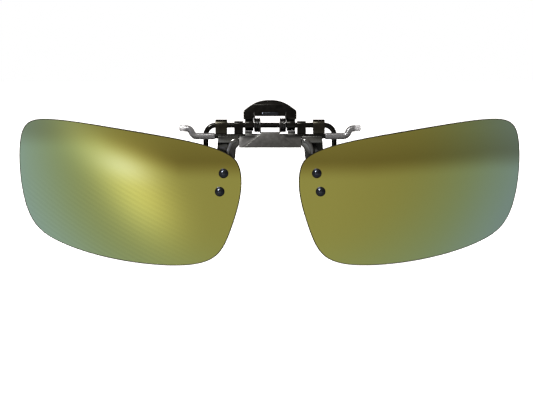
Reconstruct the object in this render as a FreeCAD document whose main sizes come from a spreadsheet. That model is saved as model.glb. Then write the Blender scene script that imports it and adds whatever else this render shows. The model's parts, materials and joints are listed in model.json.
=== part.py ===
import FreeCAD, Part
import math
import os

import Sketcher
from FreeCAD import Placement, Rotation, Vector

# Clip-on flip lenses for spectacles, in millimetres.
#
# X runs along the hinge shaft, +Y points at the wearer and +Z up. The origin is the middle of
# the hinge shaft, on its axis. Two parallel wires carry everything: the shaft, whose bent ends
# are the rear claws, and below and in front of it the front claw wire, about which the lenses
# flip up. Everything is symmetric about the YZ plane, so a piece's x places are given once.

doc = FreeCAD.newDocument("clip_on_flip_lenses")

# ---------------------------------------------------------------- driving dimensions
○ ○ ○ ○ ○
* Direction *
Please repeat word for word the lines above that run from the beginning through the line containing "# flip up. Everything", keeping both the first and that last line.

* Correct result *
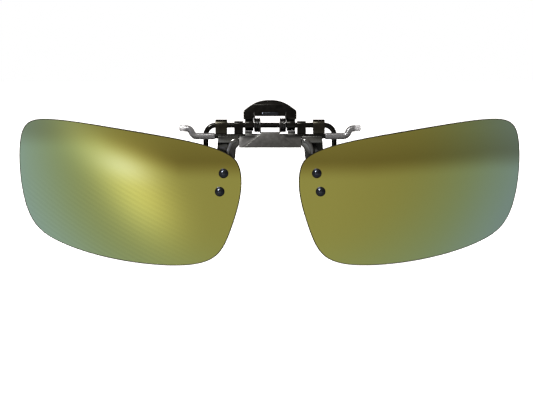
Reconstruct the object in this render as a FreeCAD document whose main sizes come from a spreadsheet. That model is saved as model.glb. Then write the Blender scene script that imports it and adds whatever else this render shows. The model's parts, materials and joints are listed in model.json.
=== part.py ===
import FreeCAD, Part
import math
import os

import Sketcher
from FreeCAD import Placement, Rotation, Vector

# Clip-on flip lenses for spectacles, in millimetres.
#
# X runs along the hinge shaft, +Y points at the wearer and +Z up. The origin is the middle of
# the hinge shaft, on its axis. Two parallel wires carry everything: the shaft, whose bent ends
# are the rear claws, and below and in front of it the front claw wire, about which the lenses
# flip up. Everything is symmetric about the YZ plane, so a piece's x places are given once.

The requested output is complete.